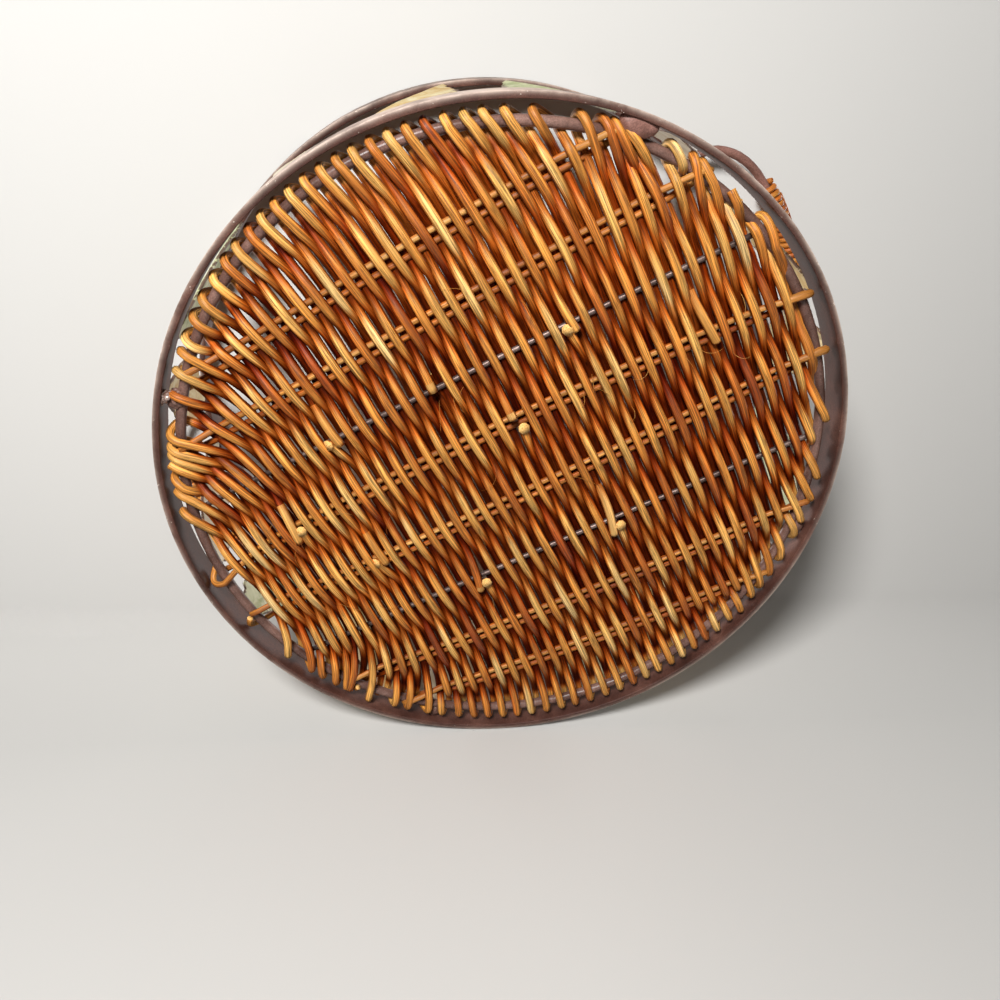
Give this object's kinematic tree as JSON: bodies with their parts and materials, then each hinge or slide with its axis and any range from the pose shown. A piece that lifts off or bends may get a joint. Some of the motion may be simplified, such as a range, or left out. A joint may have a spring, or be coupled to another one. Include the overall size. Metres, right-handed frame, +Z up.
{
  "type": "rattan basket",
  "caption": "Round steel-framed basket with a woven rattan base, a wall of painted leaf plates between two hoops, and rod side handles wound with cane.",
  "frame": {"origin": "on the surface the basket stands on, under the middle of its base", "axes": "+Z up out of the basket's mouth, +X along the base's stakes and through both handles"},
  "size_m": [0.4014, 0.34, 0.128],
  "materials": {
    "frame_paint": "bronze-brown paint, worn and chipped at the edges",
    "leaf_yellow": "rubbed yellow paint",
    "leaf_green": "rubbed pale green paint",
    "leaf_cream": "rubbed cream paint",
    "weaver_rattan": "honey-coloured round rattan, satin",
    "stake_rattan": "darker round rattan, satin",
    "grip_cane": "orange-brown wound cane, satin"
  },
  "bodies": {
    "root": {"lower_hoop": "frame_paint", "upper_hoop": "frame_paint", "base_ring": "frame_paint", "ring_weld_1": "frame_paint", "ring_weld_2": "frame_paint", "ring_weld_3": "frame_paint", "ring_weld_4": "frame_paint", "cross_rod_1": "frame_paint", "cross_rod_2": "frame_paint", "reed_stake_1": "stake_rattan", "reed_stake_2": "stake_rattan", "reed_stake_3": "stake_rattan", "reed_stake_4": "stake_rattan", "reed_stake_5": "stake_rattan", "reed_stake_6": "stake_rattan", "weaver_01": "weaver_rattan", "weaver_02": "weaver_rattan", "weaver_03": "weaver_rattan", "weaver_04": "weaver_rattan", "weaver_05": "weaver_rattan", "weaver_06": "weaver_rattan", "weaver_07": "weaver_rattan", "weaver_08": "weaver_rattan", "weaver_09": "weaver_rattan", "weaver_10": "weaver_rattan", "weaver_11": "weaver_rattan", "weaver_12": "weaver_rattan", "leaf_01": "leaf_yellow", "leaf_02": "leaf_green", "leaf_03": "leaf_cream", "leaf_04": "leaf_yellow", "leaf_05": "leaf_green", "leaf_06": "leaf_cream", "leaf_07": "leaf_yellow", "leaf_08": "leaf_green", "leaf_09": "leaf_cream", "leaf_10": "leaf_yellow", "leaf_11": "leaf_green", "leaf_12": "leaf_cream", "leaf_13": "leaf_yellow", "leaf_14": "leaf_green", "leaf_15": "leaf_cream", "leaf_16": "leaf_yellow", "handle_rod_front": "frame_paint", "grip_winding_front": "grip_cane", "handle_rod_back": "frame_paint", "grip_winding_back": "grip_cane"}
  },
  "joints": []
}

.....

» **PROBLEM REQUIREMENTS**
Using the listing above, reproduce each line without omission.

» **WRITTEN SOLUTION**
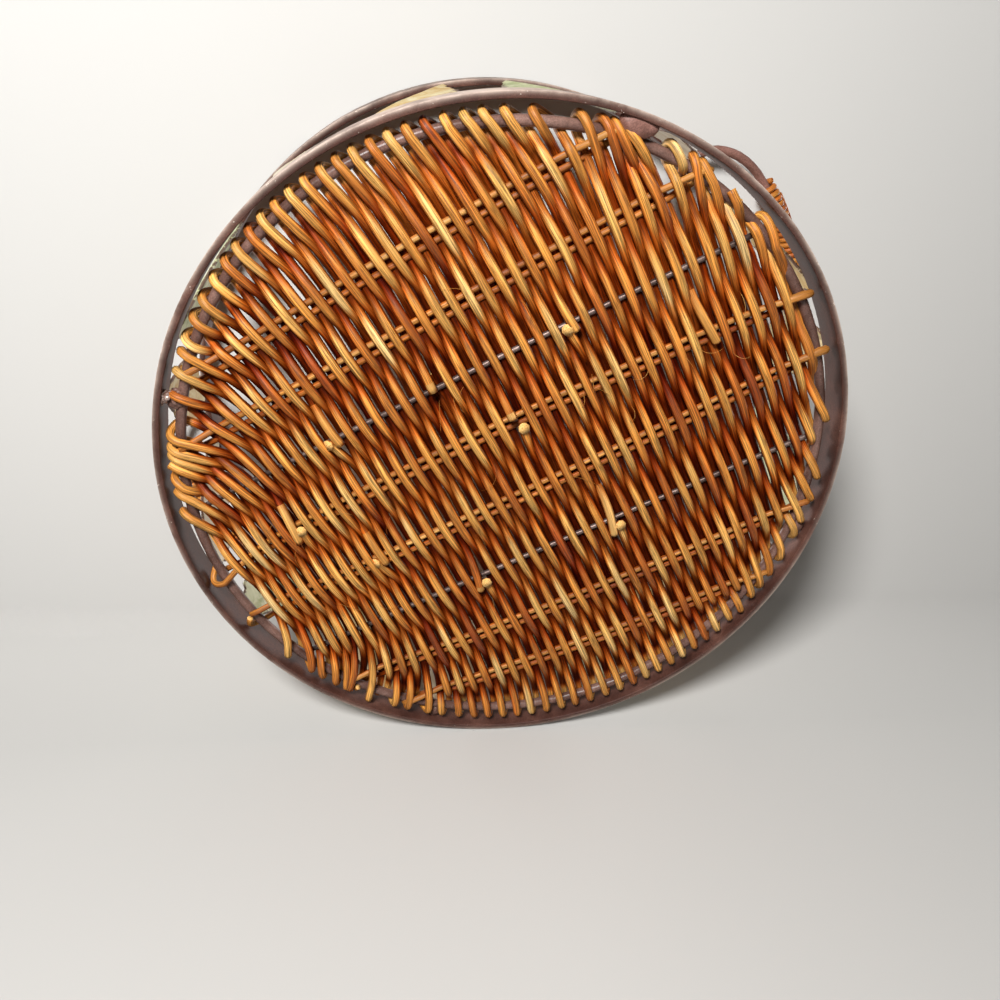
Give this object's kinematic tree as JSON: bodies with their parts and materials, then each hinge or slide with its axis and any range from the pose shown. A piece that lifts off or bends may get a joint. Some of the motion may be simplified, such as a range, or left out. A joint may have a spring, or be coupled to another one. Include the overall size. Metres, right-handed frame, +Z up.
{
  "type": "rattan basket",
  "caption": "Round steel-framed basket with a woven rattan base, a wall of painted leaf plates between two hoops, and rod side handles wound with cane.",
  "frame": {"origin": "on the surface the basket stands on, under the middle of its base", "axes": "+Z up out of the basket's mouth, +X along the base's stakes and through both handles"},
  "size_m": [0.4014, 0.34, 0.128],
  "materials": {
    "frame_paint": "bronze-brown paint, worn and chipped at the edges",
    "leaf_yellow": "rubbed yellow paint",
    "leaf_green": "rubbed pale green paint",
    "leaf_cream": "rubbed cream paint",
    "weaver_rattan": "honey-coloured round rattan, satin",
    "stake_rattan": "darker round rattan, satin",
    "grip_cane": "orange-brown wound cane, satin"
  },
  "bodies": {
    "root": {"lower_hoop": "frame_paint", "upper_hoop": "frame_paint", "base_ring": "frame_paint", "ring_weld_1": "frame_paint", "ring_weld_2": "frame_paint", "ring_weld_3": "frame_paint", "ring_weld_4": "frame_paint", "cross_rod_1": "frame_paint", "cross_rod_2": "frame_paint", "reed_stake_1": "stake_rattan", "reed_stake_2": "stake_rattan", "reed_stake_3": "stake_rattan", "reed_stake_4": "stake_rattan", "reed_stake_5": "stake_rattan", "reed_stake_6": "stake_rattan", "weaver_01": "weaver_rattan", "weaver_02": "weaver_rattan", "weaver_03": "weaver_rattan", "weaver_04": "weaver_rattan", "weaver_05": "weaver_rattan", "weaver_06": "weaver_rattan", "weaver_07": "weaver_rattan", "weaver_08": "weaver_rattan", "weaver_09": "weaver_rattan", "weaver_10": "weaver_rattan", "weaver_11": "weaver_rattan", "weaver_12": "weaver_rattan", "leaf_01": "leaf_yellow", "leaf_02": "leaf_green", "leaf_03": "leaf_cream", "leaf_04": "leaf_yellow", "leaf_05": "leaf_green", "leaf_06": "leaf_cream", "leaf_07": "leaf_yellow", "leaf_08": "leaf_green", "leaf_09": "leaf_cream", "leaf_10": "leaf_yellow", "leaf_11": "leaf_green", "leaf_12": "leaf_cream", "leaf_13": "leaf_yellow", "leaf_14": "leaf_green", "leaf_15": "leaf_cream", "leaf_16": "leaf_yellow", "handle_rod_front": "frame_paint", "grip_winding_front": "grip_cane", "handle_rod_back": "frame_paint", "grip_winding_back": "grip_cane"}
  },
  "joints": []
}